Throw in Oddjob, the hat-throwing henchman, plus a woman named Pussy Galore who somehow manages to avoid becoming a joke, and you're left with a piece of cinematic gold.
2. ON HER MAJESTY'S SECRET SERVICE (1969), George Lazenby
Highly underrated, the tightly paced OHMSS follows Bond as he tracks down Blofeld to the Swiss Alps. There, he has to foil a Manchurian Candidate-style brainwashing operation that threatens the world with a biowarfare event while tearing down the mountainside in an incredible ski chase.
Australian George Lazenby has always been judged too harshly for his sole portrayal as Bond, even though his greatest crime was that he wasn't Sean Connery. Lazenby's Bond was actually more like the athletic, raw and emotional Bond we've come to associate with Daniel Craig. Diana Rigg as Tracy Bond is arguably the best Bond girl in the franchise - she was classy, sassy and the only woman Bond loved in the pre-Craig era.

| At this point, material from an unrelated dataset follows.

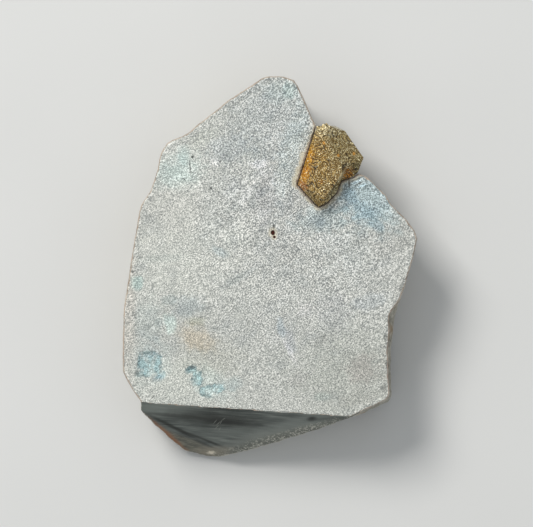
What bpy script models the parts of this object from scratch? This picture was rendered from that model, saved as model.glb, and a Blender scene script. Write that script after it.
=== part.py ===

1. CASINO ROYALE (2006), Daniel Craig
Plenty of fans doubted Daniel Craig's ability to play Bond when he was announced as Pierce Brosnan's replacement. Casino Royale blew those doubts away. It's the most complete film of the franchise, with a perfectly paced plot, gorgeous cinematography, and characters who have compelling depth.
The most important element is Craig's performance. Casino Royale resets the James Bond story, taking it all the way back to his very first days as 007. Craig's Bond is cocky and talented, yes, but he's also rougher around the edges than we're used to, and more vulnerable.
Think of the scene where Bond finds Eva Green's Vesper Lynd curled up in the shower, distraught, and comforts her. Can you imagine Roger Moore pulling off such a tender moment? Brosnan? Connery, even? No. Craig adds something the others always lacked.
That emotional depth feeds into his two key relationships, first with mother figure M, and then with Eva Green's Vesper. Across 24 movies, Bond has fallen in love just three times, in Casino Royale, On Her Majesty's Secret Service and Spectre. It's no coincidence that we've ranked two of them at one and two.